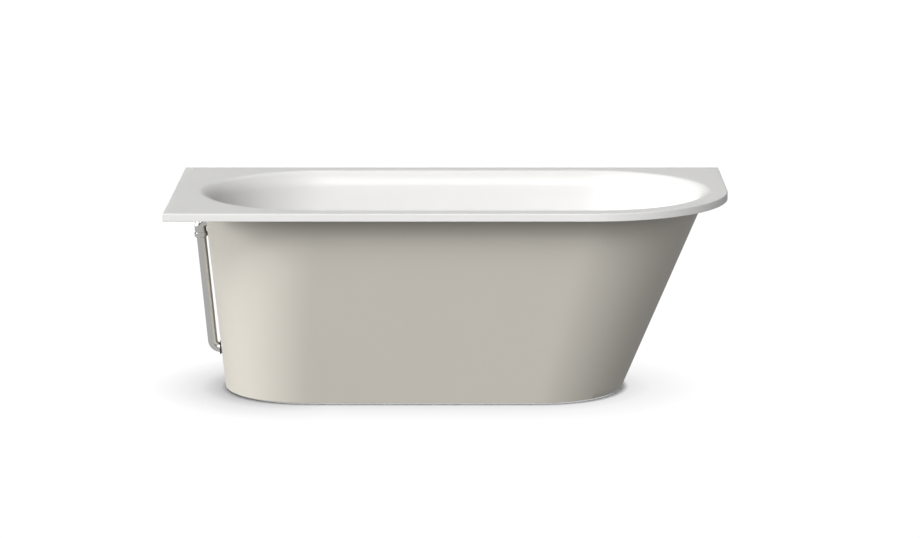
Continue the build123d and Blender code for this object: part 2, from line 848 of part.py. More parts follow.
union_nut_under = trap_top - trap_flange_thickness - seat_gap - union_nut_lip
with BuildPart() as trap_union_nut:
    ring(union_nut_under, union_nut_radius, trap_radius + thread_gap, union_nut_lip)
    ring(
        union_nut_under + union_nut_lip,
        union_nut_radius,
        outlet_thread_radius + bush_gap,
        union_nut_length - union_nut_lip,
    )
save(trap_union_nut, "trap_union_nut")


def along(x, outer, inner, reach):
    """A flat ring about the trap's level outlet, from x by reach."""
    with BuildSketch(upright(x)) as flat:
        with Locations((0, trap_outlet_z)):
            Circle(outer)
            Circle(inner, mode=Mode.SUBTRACT)
    extrude(flat.sketch, amount=reach)


socket_x = trap_end_x - outlet_socket_length
with BuildPart() as outlet_elbow:
    with BuildLine(Plane.XZ):
        outlet_path = FilletPolyline(
            (trap_end_x + seat_gap, trap_outlet_z),
            (elbow_x, trap_outlet_z),
            (elbow_x, outlet_end_z),
            radius=trap_exit_bend,
        )
    with BuildSketch(Plane(origin=outlet_path @ 0, x_dir=(0, 1, 0), z_dir=outlet_path % 0)):
        Circle(trap_radius)
        Circle(trap_bore, mode=Mode.SUBTRACT)
    sweep(path=outlet_path)
    along(socket_x, outlet_socket_radius, trap_radius + thread_gap, outlet_socket_length + seat_gap)
    along(trap_end_x + seat_gap, outlet_socket_radius, trap_bore, trap_wall)
save(outlet_elbow, "outlet_elbow")

outlet_washer_x = socket_x - outlet_washer_thickness
with BuildPart() as outlet_washer:
    along(
        outlet_washer_x,
        outlet_socket_radius - bush_gap,
        trap_radius + bush_gap,
        outlet_washer_thickness,
    )
save(outlet_washer, "outlet_washer")

outlet_nut_x = outlet_washer_x - outlet_nut_lip
with BuildPart() as outlet_nut:
    along(outlet_nut_x, outlet_nut_radius, trap_radius + thread_gap, outlet_nut_lip)
    along(
        outlet_washer_x,
        outlet_nut_radius,
        outlet_socket_radius + bush_gap,
        outlet_nut_length - outlet_nut_lip,
    )
save(outlet_nut, "outlet_nut")
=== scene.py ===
"""Looks of a back-to-wall corner bathtub in cast stone resin, with its overflow, waste and feet."""

import json
import logging
from dataclasses import dataclass, field
from enum import Enum
from math import atan2, cos, pi, radians, sin, tan

import bmesh
import bpy
import numpy as np
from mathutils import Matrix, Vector


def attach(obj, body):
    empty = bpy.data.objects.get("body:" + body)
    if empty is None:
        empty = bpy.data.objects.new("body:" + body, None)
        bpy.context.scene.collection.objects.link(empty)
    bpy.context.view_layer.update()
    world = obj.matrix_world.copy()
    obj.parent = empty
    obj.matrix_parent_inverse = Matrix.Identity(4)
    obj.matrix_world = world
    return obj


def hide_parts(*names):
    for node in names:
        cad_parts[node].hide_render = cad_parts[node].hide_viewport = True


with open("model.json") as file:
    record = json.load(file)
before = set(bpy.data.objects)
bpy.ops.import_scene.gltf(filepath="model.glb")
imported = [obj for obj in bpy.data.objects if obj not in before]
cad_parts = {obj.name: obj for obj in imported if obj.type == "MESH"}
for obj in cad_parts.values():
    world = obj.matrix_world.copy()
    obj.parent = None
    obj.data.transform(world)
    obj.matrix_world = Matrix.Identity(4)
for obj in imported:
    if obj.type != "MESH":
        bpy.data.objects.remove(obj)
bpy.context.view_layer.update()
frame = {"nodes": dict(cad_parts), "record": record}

LOG = logging.getLogger("bathtub")
ROOT = "bathtub"

Array = np.ndarray
Spot = tuple[float, float, float]
Place = tuple[float, float]
Profile = list[tuple[float, float]]
Grid = tuple[Array, bool, bool]
Path = tuple[Array, Array]
Rows = tuple[Array, Array, Array]
Socket = bpy.types.NodeSocket
Tree = bpy.types.NodeTree
Object = bpy.types.Object

TURN, QUARTER = 2.0 * pi, pi / 2.0
ALONG_X, UPRIGHT = (1.0, 0.0, 0.0), (0.0, 0.0, 1.0)
SHARP = 35.0  # degrees between two faces, past which their edge is shaded sharp
MERGE = 1e-6  # points closer than this, in metres, become one
TINY = 1e-9
SAME_STOP = 1e-5
NEAR_Y = 0.9
HEXAGON_POINTS = 96
BEVEL_RISE = 0.55
THREAD_POINTS, ROWS_PER_PITCH = 32, 7.0
POINTS_PER_RIB, OUTER_SHARE = 10, 0.9
FINE, PLAIN, COARSE = 96, 64, 32
BOLT_XS, BOLT_YS = (-0.470, -0.025, 0.300), (-0.150, 0.150)


def smooth_step(values: Array) -> Array:
    """Ease values from 0 to 1 with a flat start and end: 3t^2 - 2t^3."""
    values = np.clip(values, 0.0, 1.0)
    return values * values * (3.0 - 2.0 * values)


def wrap_faces(rows: int, columns: int, wrap_rows: bool, wrap_columns: bool) -> Array:
    """Number the quads of a grid of points.

    Each quad joins a point to the next one along its row, the one across in the next row, and
    the one in the next row. A wrapped direction joins its last line of points to its first.

    Args:
        rows: Lines of points.
        columns: Points in a line.
        wrap_rows: Whether the last line joins the first.
        wrap_columns: Whether a line's last point joins its first.

    Returns:
        An array of quads, four point numbers each.
    """
    r = np.arange(rows if wrap_rows else rows - 1)
    c = np.arange(columns if wrap_columns else columns - 1)
    r, c = (a.ravel() for a in np.meshgrid(r, c, indexing="ij"))
    here, below, c_next = r * columns, (r + 1) % rows * columns, (c + 1) % columns
    return np.stack((here + c, here + c_next, below + c_next, below + c), axis=1)


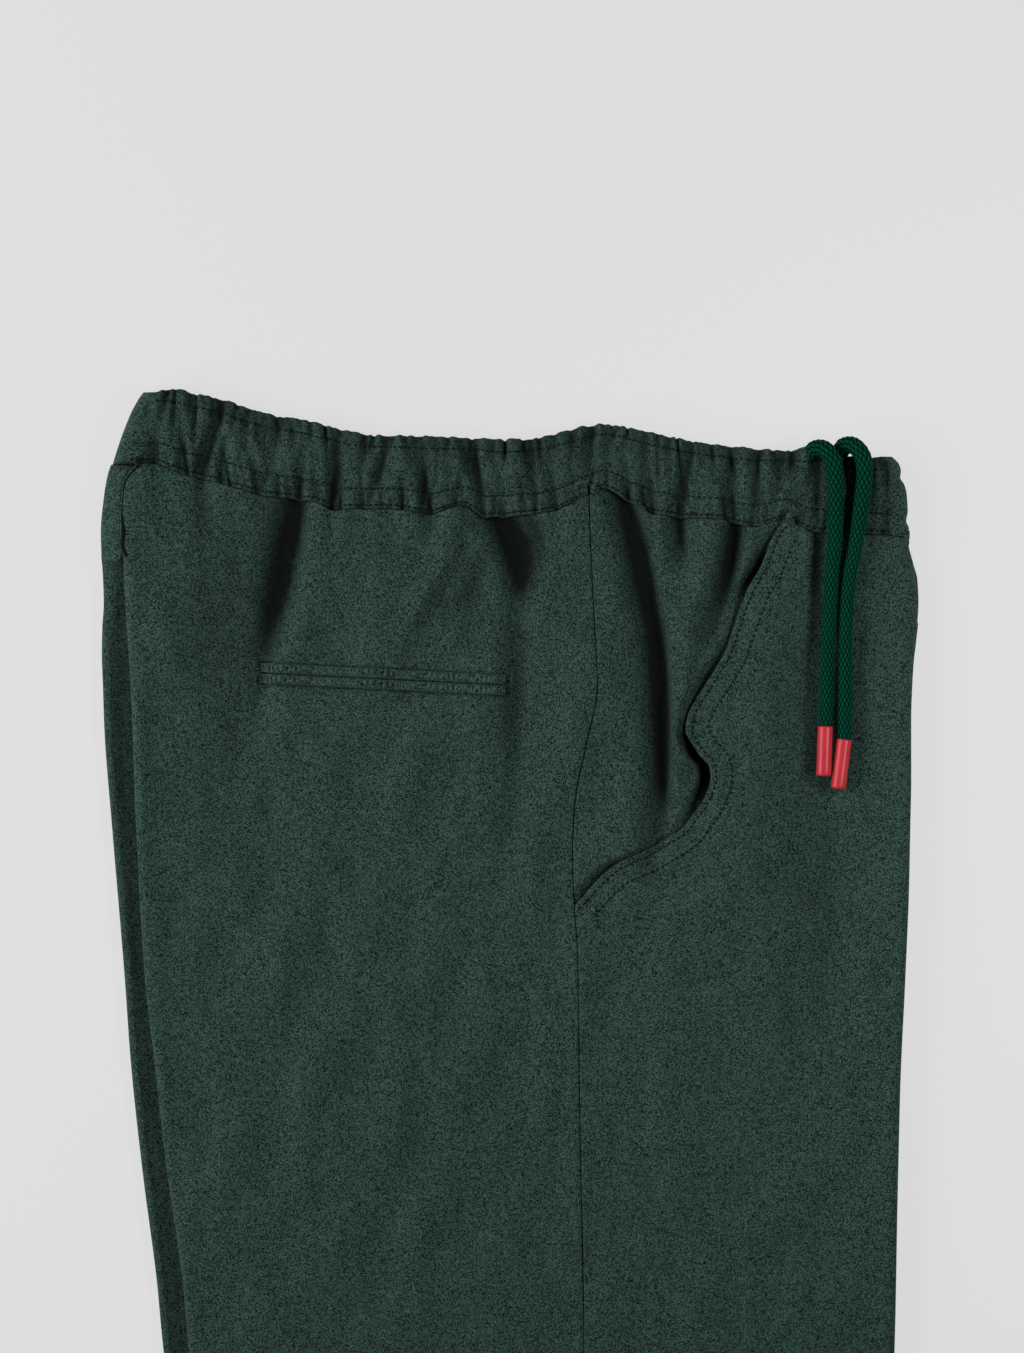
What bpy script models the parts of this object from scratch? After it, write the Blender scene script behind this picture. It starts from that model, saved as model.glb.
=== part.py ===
"""Linen drawstring trousers, folded in half lengthwise and laid flat on their left side.

Metres, +Z up.  +X points to the front of the garment, +Y to the waist and +Z off the
surface that it lies on.  The upper leg is the right one, the lower leg is the left one.
All tables are in millimetres.
"""
import math

import bmesh
import bpy
import numpy as np

MM = 0.001

# ---------------------------------------------------------------- driving sizes (mm)
CLOTH = 1.3              # wall of one cloth piece
SEAM_GAP = 0.3           # between two pieces that are sewn to each other
HEM_DEPTH = 28.0         # turned-up hem of each leg
HEM_CLOTH = 1.8          # doubled cloth of the hem
HEM_LEVEL = -528.4       # height of the hem line under the side seam
HEM_SLOPE = 0.04         # the hem is square to the leg, which leans forward
CORD_DIAMETER = 8.6
TIP_DIAMETER = 8.4
TIP_LENGTH = 28.0
WELT_CLOTH = 1.1
WELT_LIFT = 0.55         # the welts lie clear of the panel's facets
POCKET_UNDERLAP = 8.0    # the facing goes this far under the pocket mouth
MOUTH_STEP = 1.9         # the pocket mouth stands this far above the facing
MOUTH_GAPE = 1.6         # and its free edge lifts by this much where the pocket gapes
MOUTH_ROLL = 7.0         # width of that lifted edge
BAND_WALL = 3.2          # casing with its elastic where it lies flat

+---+

§ What you should do
Repeat the entries above verbatim, but only from the line that has "outlet_nut_x = outlet_washer_x" down to the line that has "bpy.context.scene.collection.objects.link(empty)", inclusive.

§ Exercise output
outlet_nut_x = outlet_washer_x - outlet_nut_lip
with BuildPart() as outlet_nut:
    along(outlet_nut_x, outlet_nut_radius, trap_radius + thread_gap, outlet_nut_lip)
    along(
        outlet_washer_x,
        outlet_nut_radius,
        outlet_socket_radius + bush_gap,
        outlet_nut_length - outlet_nut_lip,
    )
save(outlet_nut, "outlet_nut")
=== scene.py ===
"""Looks of a back-to-wall corner bathtub in cast stone resin, with its overflow, waste and feet."""

import json
import logging
from dataclasses import dataclass, field
from enum import Enum
from math import atan2, cos, pi, radians, sin, tan

import bmesh
import bpy
import numpy as np
from mathutils import Matrix, Vector


def attach(obj, body):
    empty = bpy.data.objects.get("body:" + body)
    if empty is None:
        empty = bpy.data.objects.new("body:" + body, None)
        bpy.context.scene.collection.objects.link(empty)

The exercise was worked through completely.